As a customer I’d take the pragmatic approach of ensuring my DR plan is always supportable and meets the expectations of the business. You never know when some event could happen (man-made or natural) to force you to enact your plan.
I’d say if I were to apply the 80/20 rule; 80% of our customers would be better off not using SDRS on replicated volumes where 20% will be able to make the best of it. This could be due to infrastructure issues, operational readiness issues, or just a lack of tangible benefit.
Storage DRS is a great thing but if you’re depending on it to avoid running out of capacity or to fight performance problems then you need to re-think your overall datacenter design.
I fully agree with you but keep in mind that Storage performance problems are more common than anything. I have done countless of analyses on environment where performance was below expectations and 99% of the times it was caused by storage. Regardless of the type of array at some point your disks backing your datastore will need to be able to digest the load, not enough spindles or a heavy raid-penalty will cause issues at some point.

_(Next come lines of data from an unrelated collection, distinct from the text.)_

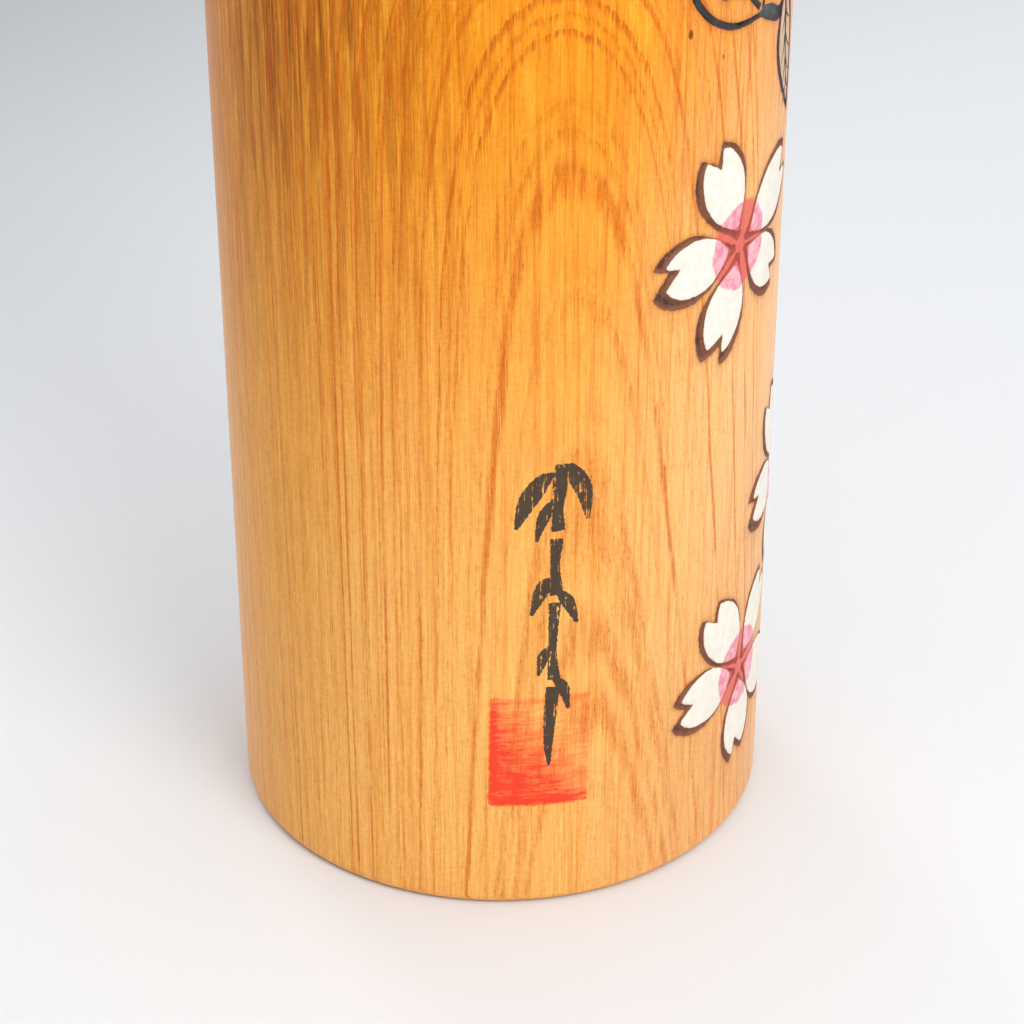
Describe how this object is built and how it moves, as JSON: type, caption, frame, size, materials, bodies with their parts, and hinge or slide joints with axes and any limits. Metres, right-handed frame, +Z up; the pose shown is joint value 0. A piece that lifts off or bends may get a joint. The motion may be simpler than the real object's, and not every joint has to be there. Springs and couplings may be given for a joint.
{
  "type": "kokeshi doll",
  "caption": "Turned wooden kokeshi doll: a straight cylindrical body with carved, painted blossoms and a round head that turns on a neck peg.",
  "frame": {"origin": "centre of the flat base, on the surface that the doll stands on", "axes": "+Z up along the turning axis of body and head; the face looks along -Y; +X is to the right of a viewer who faces the doll"},
  "size_m": [0.088, 0.087, 0.2383],
  "materials": {
    "body_wood": "oiled and waxed ring-porous hardwood, satin, straight and cathedral grain",
    "peg_wood": "bare close-grained dowel",
    "head_wood": "pale close-grained wood, waxed, satin",
    "hair_lacquer": "black lacquer over turned and scribed wood, satin",
    "burnt_line": "carved groove darkened by burning, matte",
    "white_paint": "thick chalky white paint",
    "pink_paint": "thin pink wash",
    "green_paint": "thin grey-green wash",
    "brush_ink": "dry-brushed black ink",
    "stamp_ink": "worn red stamp ink"
  },
  "bodies": {
    "body": {"body": "body_wood"},
    "head": {"head": "head_wood", "neck_peg": "peg_wood"}
  },
  "joints": [
    {"name": "head_turn", "type": "hinge", "parent": "body", "child": "head", "pos_m": [0, 0, 0.162], "axis": [0, 0, 1], "continuous": true}
  ]
}
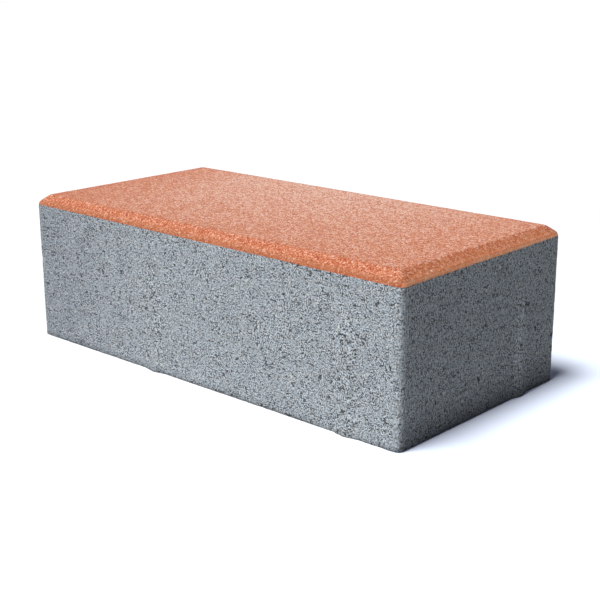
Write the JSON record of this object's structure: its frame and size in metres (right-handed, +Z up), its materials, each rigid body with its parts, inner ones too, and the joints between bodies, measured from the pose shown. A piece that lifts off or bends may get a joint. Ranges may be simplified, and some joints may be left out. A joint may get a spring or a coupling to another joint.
{
  "type": "paving stone",
  "caption": "Rectangular pressed-concrete paving stone: grey base concrete under an orange pigmented wearing layer, chamfered all round the top, with upright spacer nibs on its sides.",
  "frame": {"origin": "centre of the flat bed face, on the surface that the stone stands on", "axes": "+X along the stone, +Y across it, +Z up from the bed face to the wearing face"},
  "size_m": [0.2, 0.1, 0.0625],
  "materials": {
    "grey_concrete": "matte",
    "orange_concrete": "matte"
  },
  "bodies": {
    "root": {"base_layer": "grey_concrete", "face_layer": "orange_concrete"}
  },
  "joints": []
}
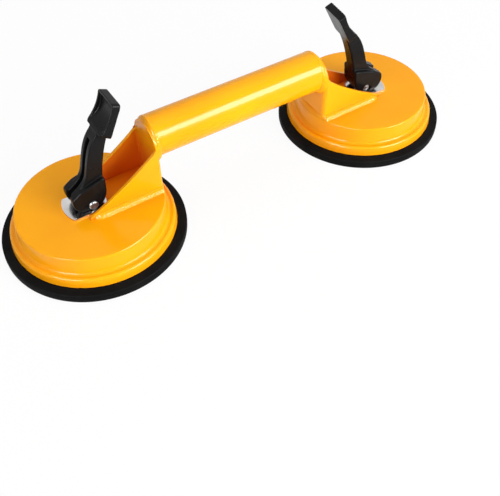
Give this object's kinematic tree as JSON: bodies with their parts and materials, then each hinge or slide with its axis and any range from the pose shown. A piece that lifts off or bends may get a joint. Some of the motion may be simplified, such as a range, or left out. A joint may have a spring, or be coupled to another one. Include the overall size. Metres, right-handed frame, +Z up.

Yes I fully agree that it is best to avoid these problems completely. Design and implement accordingly and you should never have these problems to begin with. But than again, designing and implementing based on historical averages and peak values are in no way a guarantee.
I caught that in your session Monday morning & sent you a tweet about it. Thank you for the follow up clarification.
I still don’t see why SRM wouldn’t support Storage DRS for Initial Placement. As you mention, that is one of the cool features that people often overlook, and I can definitely see value there.
How does that play-out when using vSphere Replication instead of storage-based replication?
Not supported for now.
If we align the datastore cluster (in SDRS) with the datastore group (in SRM), will this work or supported?
No it is not supported
Thanks for the clarification!
Hi, if we using vSphere Replication in SRM, it’s recommended and best practice to use physical server as SRM server instead of VM?